Maybe running backs do matter. Probably not, but Benson and Brooks can be backfield owning type running backs, and will be value added to a good offense. Wiggins fell out of the first due to his aversion to tackling. Chop has all the athleticism in the world, but it didn’t turn into anything at the college level, which is a bit of a head scratcher.

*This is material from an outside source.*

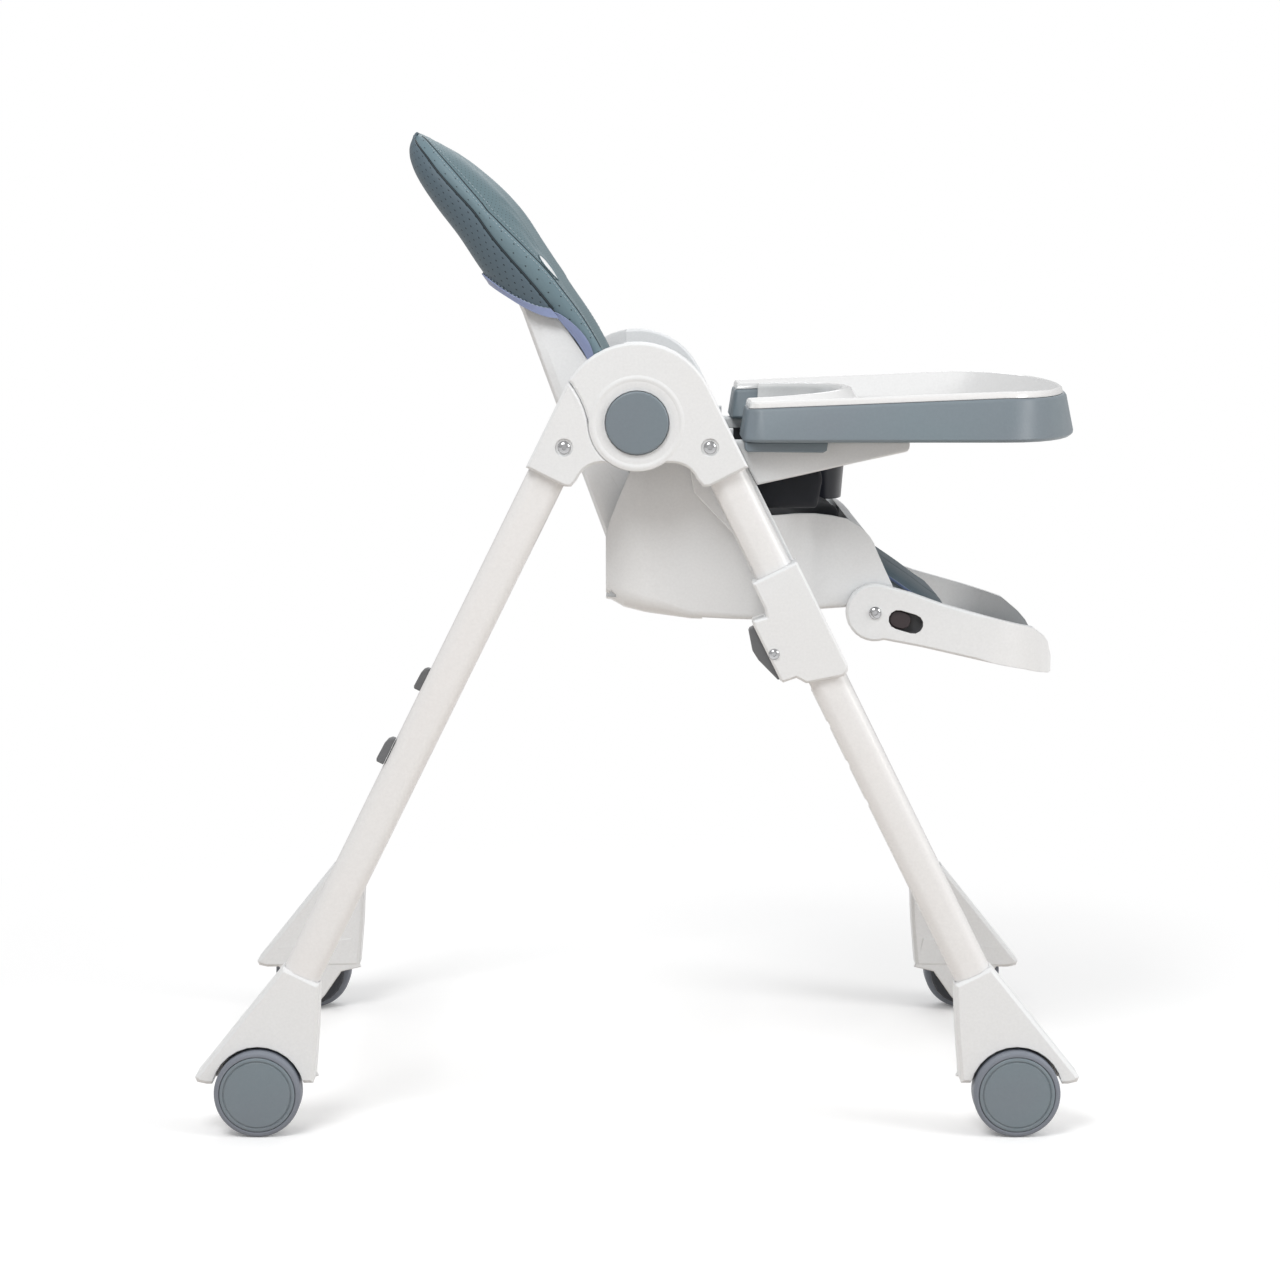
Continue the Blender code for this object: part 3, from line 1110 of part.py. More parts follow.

Second Round Grades (46 to

Tyler Nubin, S, Minnesota

Bo Nix, QB, Oregon

Ja’Lynn Polk, WR, Washington

Adisa Isaac, EDGE, Penn State

Ben Sinnott, TE, Kansas State

Michael Penix Jr., QB, Washington

T’Vondre Sweat, IDL, Texas

Jonah Ellis, EDGE, Utah

Kris Jenkins, IDL, Michigan

Darius Robinson, EDGE, Missouri

Jaden Hicks, S, Washington State

Kiran Amegadjie, OT, Yale

Max Melton, CB, Rutgers

Mike Sainristil, CB, Michigan

Ja’Tavion Sanders, TE, Texas

Johnny Wilson, WR, Florida State

Ennis Rakestraw Jr., Missouri

Roman Wilson, WR, Michigan

Christian Haynes, OG, Connecticut

Brandon Dorlus, IDL, Oregon

Between backup QBs who can be a bridge starter if required to day one impact IDL, this list is a weird one. Sweat went tumbling down some folks boards, but he’s still a massive human who moves like a much smaller guy, so if he can get on the straight and narrow it will be a sight to see. The corners all have their nice aspects, but Tyler Nubin at safety is a player that I just wish the NFL valued safeties more. Johnny Wilson is a fun watch, if he figures it all out he’s going to be a problem.